The Harness is off.  It’s over there on the floor.

Curious, to see this thing I’ve worn for 30+ years…  Who made it?  Why so tight?  Why the rough rope?  It’s ingenious, actually.  There’s a pull cord I see that will jab thumbtacks into my backside when I’m slowing down, and simultaneously tighten the collar around my neck…  added incentive to get through the last 10% of every project?

I recognize that this harness was designed by me, however unconsciously, from the inherited protestant ethic of Work as Suffering.  Life is work, therefore (inevitably) Life is Suffering.  Extrapolated:  If you don’t suffer, you’re not working hard enough.  This idea can take the joy right out of any task – even if it’s your highest calling.  It can in the extreme lead to the wearing of hair shirts, to self-flagellation, martyrdom/victimhood,  the false rationalization of the need to live like a starving artist …

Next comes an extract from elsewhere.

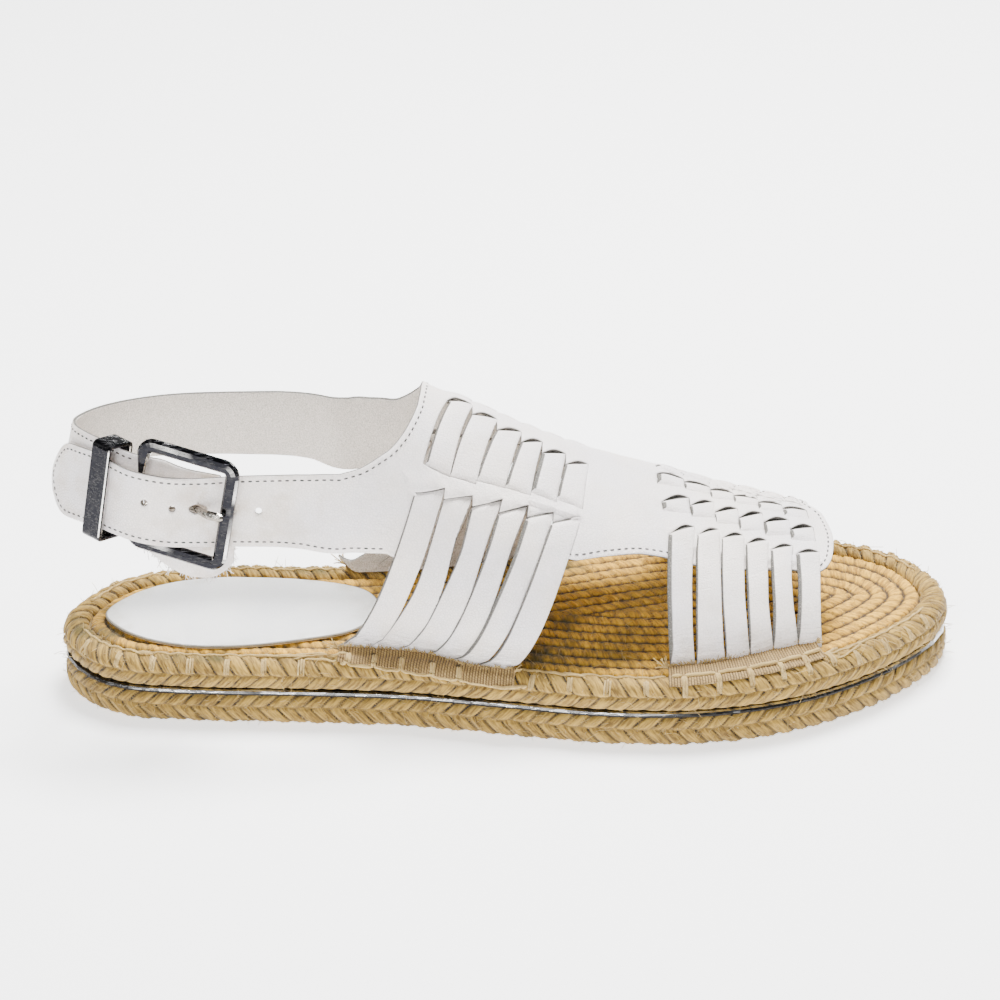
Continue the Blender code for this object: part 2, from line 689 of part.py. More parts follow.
def strap_y(rows, x):
    """Sideways place of a strap's middle line at x."""
    ordered = sorted(rows[:8])
    for a, b in zip(ordered, ordered[1:]):
        if a[0] <= x <= b[0]:
            return a[1] + (b[1] - a[1]) * (x - a[0]) / (b[0] - a[0])
    return ordered[-1][1]


def cut_straps(sheet):
    """Holes of the outer strap and the slot round the prong's eye."""
    cut(sheet, "cut_prong", prong_sections(PRONG_PATH[8:12], PRONG_HOLE_FIT))
    for i, (x, z) in enumerate(STRAP_HOLES):
        y = strap_y(OUTER_STRAP, x)
        cut(sheet, f"cut_hole_{i + 1}", hole_sections(
            x, y, z, STRAP_HOLE_RADIUS, STRAP_HOLE_RADIUS, 1.7))
    eye = prong_pivot()
    long, high = SLOT_AROUND_EYE
    cut(sheet, "cut_slot", hole_sections(
        eye.x - 0.5, eye.y + 2.5, eye.z, long / 2, high / 2, 2.2))


def main():
    clear_scene()
    rubber = material("rubber", (0.05, 0.045, 0.04), 0.7)
    jute = material("jute", (0.55, 0.41, 0.22), 0.9)
    chrome = material("chrome", (0.75, 0.75, 0.76), 0.15, 1.0)
    leather = material("white_leather", (0.86, 0.82, 0.79), 0.5)
    woven = material("woven_tape", (0.6, 0.48, 0.33), 0.9)
    outline = sole_outline()
    layer("outsole", outline, OUTSOLE_PROFILE, rubber)
    layer("lower_sole", outline, LOWER_JUTE_PROFILE, jute)
    piping(outline, chrome)
    layer("upper_sole", outline, UPPER_JUTE_PROFILE, jute)
    layer("footbed", outline, FOOTBED_PROFILE, jute)
    sock(leather)
    for row in TAPES:
        tape(*row, outline, woven)
    sheet = upper(leather)
    cut_straps(sheet)
    buckle_frame(chrome)
    swept_ring("buckle_prong", prong_sections(PRONG_PATH, 0.0), chrome, False)
    keeper(chrome)


main()
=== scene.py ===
# %% [markdown]
# # A woven leather sandal on a plaited jute sole
# The object is a flat summer sandal for the right foot.  Its sole is two
# layers of plaited jute with a bright piping between them.  The footbed is a
# coil of jute plait.  The upper is white leather: a vamp that leather strips
# are woven through, a collar, and two straps that close with a buckle.
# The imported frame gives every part's true size and place, so it comes first.
# Everything soft is then rebuilt round it as a finer piece.
# %% Load the packed sandal
import json
import math

import bpy
import numpy as np
from mathutils import Matrix, Vector, geometry
from mathutils.bvhtree import BVHTree

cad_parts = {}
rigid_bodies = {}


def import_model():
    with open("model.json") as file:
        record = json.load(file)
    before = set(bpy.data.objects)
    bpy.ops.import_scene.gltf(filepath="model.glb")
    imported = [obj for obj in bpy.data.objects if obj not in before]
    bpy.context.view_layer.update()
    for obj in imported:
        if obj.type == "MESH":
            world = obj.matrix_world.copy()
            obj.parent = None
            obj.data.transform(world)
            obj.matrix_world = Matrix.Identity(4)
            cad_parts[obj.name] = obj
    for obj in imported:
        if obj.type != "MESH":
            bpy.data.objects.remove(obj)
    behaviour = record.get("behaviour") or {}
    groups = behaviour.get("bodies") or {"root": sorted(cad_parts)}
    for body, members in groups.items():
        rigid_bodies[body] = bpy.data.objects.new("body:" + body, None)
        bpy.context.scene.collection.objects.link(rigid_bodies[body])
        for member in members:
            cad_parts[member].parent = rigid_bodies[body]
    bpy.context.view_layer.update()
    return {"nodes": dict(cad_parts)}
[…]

up next.  Two paintings about how we choose to use our energy - to engage, or not.

up next. Two paintings about how we choose to use our energy – to engage, or not.

To be clear – I’ve had a super-productive, satisfying time since April, when I began work on the #Selfie project.  It’s been an experience full of engagement, surprise, transformation – rich with reward on every level.   I also met my harnessed self full-on several times, too, and recognized someone driven in a way that is not healthy.

With several new projects on the table now – each one full of promise, potential and fascination, I find myself wondering about this.  As I take the breath one takes before diving in, I wonder

Do I really need the thumbtacks?

Does it need to come to suffering and self-denial, this finishing?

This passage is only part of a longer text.